Paul Marks, senior technology correspondent
A book dealer friend once told me of an affluent American who walked into his London shop and asked if he could buy "20 yards of books". It didn't matter what they were, he announced airily, as long as they were leather bound they'd look good on the mahogany shelving in his new abode. Well, it appears such attitudes now dominate the thoughts of what we once thought of as innovators, as they treat patents as a similar commodity to be bought in bulk.

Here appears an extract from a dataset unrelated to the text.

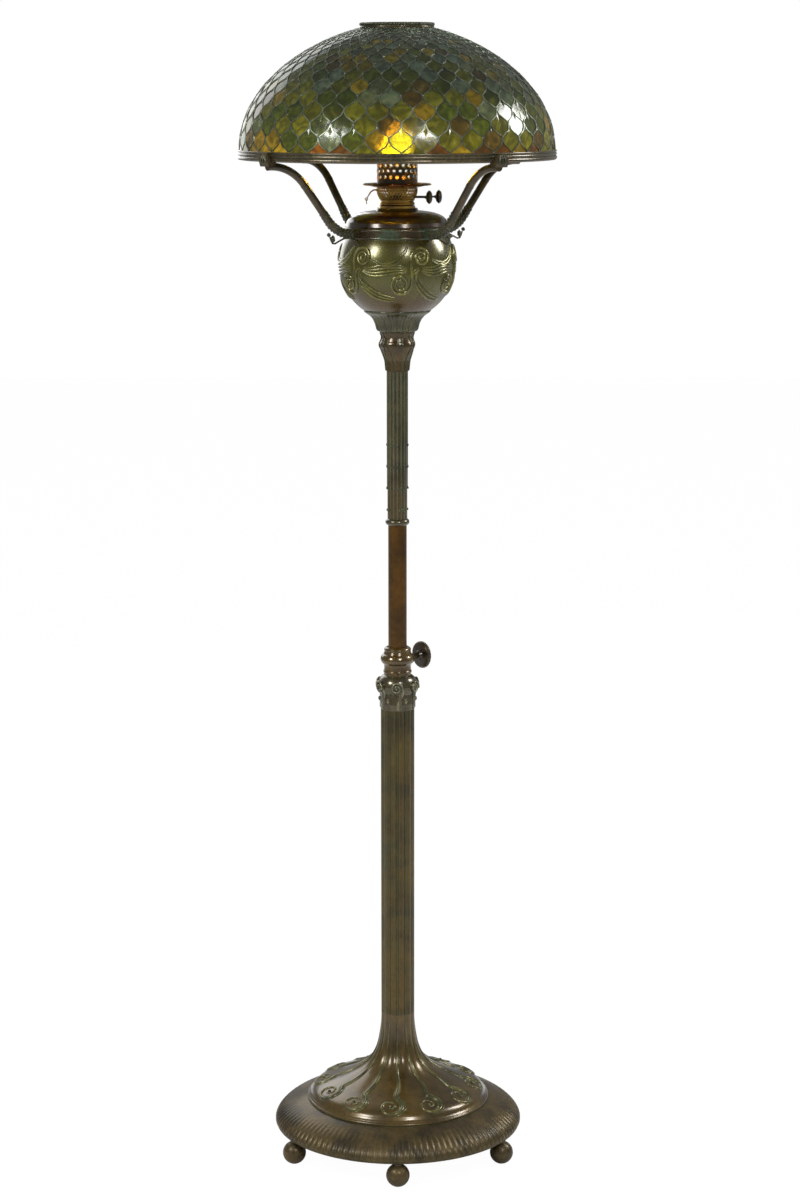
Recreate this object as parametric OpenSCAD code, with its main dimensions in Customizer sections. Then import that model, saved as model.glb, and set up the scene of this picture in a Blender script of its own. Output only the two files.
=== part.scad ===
// Oil-burning floor lamp with a sliding stem, an urn, a shade holder of four arms and a leaded glass dome.
// The origin is on the floor at the lamp's own axis. +Z is up and the front faces -Y.

/* [Base] */
// Diameter of one ball foot
foot_d = 34.6; // [30:0.2:38]
// Depth of the flat ground under each ball
foot_flat = 0.5; // [0.3:0.1:1]
// Number of ball feet
foot_count = 6; // [5:1:8]
// Height of the short neck over each ball
foot_neck = 0.9; // [0.5:0.1:3]
// Distance from the plate's edge to the circle on which the balls stand
foot_inset = 8; // [7.5:0.1:12]
// Diameter of the stud that holds a ball
foot_stud_d = 4; // [3:0.1:4.5]
// Widest radius of the base plate
plate_r = 186.9; // [185:0.1:200]
// Height of the base plate
plate_h = 40; // [38:0.5:50]
// Power of the base plate's curve, 1 for an ellipse
plate_power = 1.7; // [1:0.1:2]
// Wall of the base plate
plate_wall = 3.2; // [2.6:0.1:3.6]
// Width of the turned-in lip under the base plate
plate_lip = 20; // [18:0.5:30]
// Number of radial ribs on the base plate
rib_count = 120; // [80:4:128]
// Height of one radial rib
rib_h = 1.3; // [0.4:0.1:2]
// Radius of the scroll dome at its rim
dome_r = 132.5; // [120:0.5:136]
// Height from the base plate to the top of the dome's neck
dome_h = 133; // [115:1:150]
// Wall of the dome
dome_wall = 4; // [3:0.1:5]
// Thickness of the iron weight inside the base
weight_h = 12; // [8:0.5:18]
// Width of the raised tendril in its curl
tendril_d = 6.4; // [4:0.2:8]
// Width of the tendril where it runs down the neck
tendril_stem_d = 3.4; // [2.4:0.1:4.4]
// Outer radius of a tendril's curl
curl_r = 21; // [16:0.5:23]

/* [Column] */
// Radius over the lobes of the column
column_r = 25.5; // [24:0.1:27]
// Length of the lobed part of the column
column_len = 470; // [430:1:500]
// Number of lobes round the column
lobe_count = 12; // [10:1:12]
// Radius of one lobe
lobe_r = 6.2; // [5.9:0.1:6.5]
// Radius of the thin ridge between two lobes
ridge_r = 1.7; // [1.2:0.1:2.2]
// Radius of the bore that guides the sliding tube
column_bore_r = 17; // [16.4:0.1:17.4]
// Radius of the plain spigot on top of the column
spigot_r = 19.2; // [18.8:0.1:19.6]
// Height of the scrolled capital
capital_h = 51.5; // [48:0.5:60]
// Radius of the capital at its widest
capital_r = 29.4; // [28.8:0.1:34]
// Number of volutes round the capital
volute_count = 6; // [5:1:6]
// Radius of one volute
volute_r = 8.8; // [7:0.2:10]
// Height of the clamp collar
collar_h = 41.5; // [40:0.5:56]
// Radius of the clamp collar's bulge
collar_r = 25.2; // [24.6:0.1:30]
// Diameter of the thumbscrew's thread
screw_d = 8; // [6:0.1:9]
// Diameter of the thumbscrew's head
knob_d = 40.5; // [34:0.5:44]
// Thickness of the thumbscrew's head
knob_h = 9; // [6:0.5:12]
// Direction of the thumbscrew, from the right towards the back
knob_turn = 38; // [30:1:60]

/* [Stem] */
// Radius of the sliding tube
tube_r = 13.6; // [13:0.1:14]
// Wall of the sliding tube
tube_wall = 2; // [1.2:0.1:3]
// Length of bare tube over the collar at the height shown
tube_shown = 182; // [120:1:220]
// Length of tube hidden in the column at the height shown
tube_hidden = 300; // [240:1:380]
// Height of the bead ring at the foot of the stem
bead_h = 10; // [8:0.5:14]
// Radius of the bead ring
bead_r = 17.6; // [16.8:0.1:20]
// Length of the reeded sleeve
sleeve_len = 217; // [190:1:240]
// Radius of the sleeve's core
sleeve_r = 14.5; // [14.4:0.1:15.2]
// Number of reeds round the sleeve
reed_count = 32; // [24:8:32]
// Diameter of one reed
reed_d = 2.6; // [2:0.1:2.7]
// Height of the knuckle over the sleeve
knuckle_h = 57; // [50:1:70]
// Radius of the fluted cup's lip
cup_r = 48.5; // [46:0.1:52]
// Height of the fluted cup
cup_h = 32; // [30:1:36]
// Number of flutes round the cup
flute_count = 36; // [24:1:40]

/* [Urn] */
// Widest radius of the urn
urn_r = 84; // [82:0.5:90]
// Wall of the urn
urn_wall = 3; // [2:0.1:4]
// Height of the urn from its floor to its rim
urn_h = 103; // [98:1:108]
// Height of the band over the urn
band_h = 16; // [13:0.5:20]
// Radius of the band
band_r = 76; // [75:0.1:78]
// Clear radius inside the band
band_bore_r = 71; // [70:0.1:72]
// Wall of the oil pot
pot_wall = 1.2; // [0.8:0.1:2]
// Depth of the oil pot under the band
pot_depth = 80; // [60:1:84]
// Height of the pot's domed lid
lid_h = 25; // [22:0.5:28]

/* [Shade holder] */
// Number of arms
arm_count = 4; // [3:1:4]
// Direction of the first arm, from the front towards the right
arm_turn = 38; // [30:1:45]
// Diameter of an arm
arm_d = 11; // [9:0.2:12]
// Radius of the arm's lower bend
arm_bend_low = 51.5; // [46:0.5:60]
// Radius of the arm's upper bend
arm_bend_high = 74; // [66:0.5:84]
// Angle of the arm's lower bend
arm_rise = 51; // [48:0.5:54]
// Angle of the arm's upper bend
arm_fall = 56; // [50:0.5:58]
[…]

It's a trend noticed this week by the Organisation for Economic Cooperation and Development, which reports that "the quality of patent filings has fallen dramatically over the past two decades. The rush to protect even minor improvements in products or services is overburdening patent offices. This slows the time to market for true innovations and reduces the potential for breakthrough inventions." The OECD measures patent quality by the number of times a patent is cited as "prior art" in another patent - showing its importance to the inventor community as a whole. On this basis, they found that US, German and Japanese patents "produced about 70 per cent of the top 1 per cent of highly cited patents between 1996 and 2000, but their share had fallen to 60% five years later."
Google has this year bought 2000 software patents from IBM (a good few shelves' worth and twice as many as Thomas Edison, the virtual godfather of this blog, ever filed). It is also buying Motorola's cellphone division and its portfolio of 17,000 wireless-centric patents. It's part of the search engine's attempt to defend against patent lawsuits in the US, where high volumes of low quality patents have led to the magic of human inventiveness being replaced oftentimes by "non practising entities" - companies who file overly broad patents on obvious ideas in the hope that one day the technology will become feasible, allowing them to pounce and sue. And it's forcing firms to act defensively, salami-slicing their innovations and filing patents on almost imperceptibly tiny improvements.

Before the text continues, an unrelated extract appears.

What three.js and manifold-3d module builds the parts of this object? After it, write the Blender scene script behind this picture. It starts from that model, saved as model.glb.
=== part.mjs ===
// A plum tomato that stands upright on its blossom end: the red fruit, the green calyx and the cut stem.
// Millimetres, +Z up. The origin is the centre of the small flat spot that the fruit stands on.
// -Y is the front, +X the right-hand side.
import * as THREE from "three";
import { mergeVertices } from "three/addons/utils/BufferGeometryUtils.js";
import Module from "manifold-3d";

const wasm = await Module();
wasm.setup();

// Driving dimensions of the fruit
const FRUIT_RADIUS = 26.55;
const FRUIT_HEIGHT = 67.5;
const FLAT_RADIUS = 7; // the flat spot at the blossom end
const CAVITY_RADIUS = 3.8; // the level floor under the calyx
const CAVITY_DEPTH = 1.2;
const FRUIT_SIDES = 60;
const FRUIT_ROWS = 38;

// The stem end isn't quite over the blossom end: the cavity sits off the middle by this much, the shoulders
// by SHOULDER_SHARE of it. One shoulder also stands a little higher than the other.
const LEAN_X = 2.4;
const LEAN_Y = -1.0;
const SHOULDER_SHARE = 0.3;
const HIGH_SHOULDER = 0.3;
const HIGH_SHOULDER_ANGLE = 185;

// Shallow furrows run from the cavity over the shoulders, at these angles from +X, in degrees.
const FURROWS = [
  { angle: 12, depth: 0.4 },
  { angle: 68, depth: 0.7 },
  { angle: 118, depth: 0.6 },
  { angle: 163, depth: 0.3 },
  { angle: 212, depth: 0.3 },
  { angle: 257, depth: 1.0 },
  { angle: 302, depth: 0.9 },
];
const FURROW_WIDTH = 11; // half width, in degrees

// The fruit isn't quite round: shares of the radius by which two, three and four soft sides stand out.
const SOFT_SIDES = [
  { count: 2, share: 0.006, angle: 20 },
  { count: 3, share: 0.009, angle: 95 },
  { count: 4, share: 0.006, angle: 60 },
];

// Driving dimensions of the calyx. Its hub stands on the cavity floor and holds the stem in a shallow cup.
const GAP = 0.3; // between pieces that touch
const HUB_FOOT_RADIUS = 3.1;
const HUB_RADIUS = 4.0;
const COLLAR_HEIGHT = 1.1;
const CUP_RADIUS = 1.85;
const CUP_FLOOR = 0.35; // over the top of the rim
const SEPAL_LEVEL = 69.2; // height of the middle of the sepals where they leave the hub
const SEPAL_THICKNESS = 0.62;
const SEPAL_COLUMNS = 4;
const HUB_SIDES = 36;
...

A lowering of quality is no surprise - a cursory glance through US patent applications every Thursday reveals heaps of obvious ideas. Why is IBM trying to patent the partitioning of software in case it contains malware, for instance? That's a well known idea. What's curious here is that the US recently celebrated the issuance of its 8 millionth patent. But with the US deficit at $14 trillion, many more of them need to genuinely innovative - there's no point garnering a feel-good-factor by filling ever-longer shelves with low quality patents.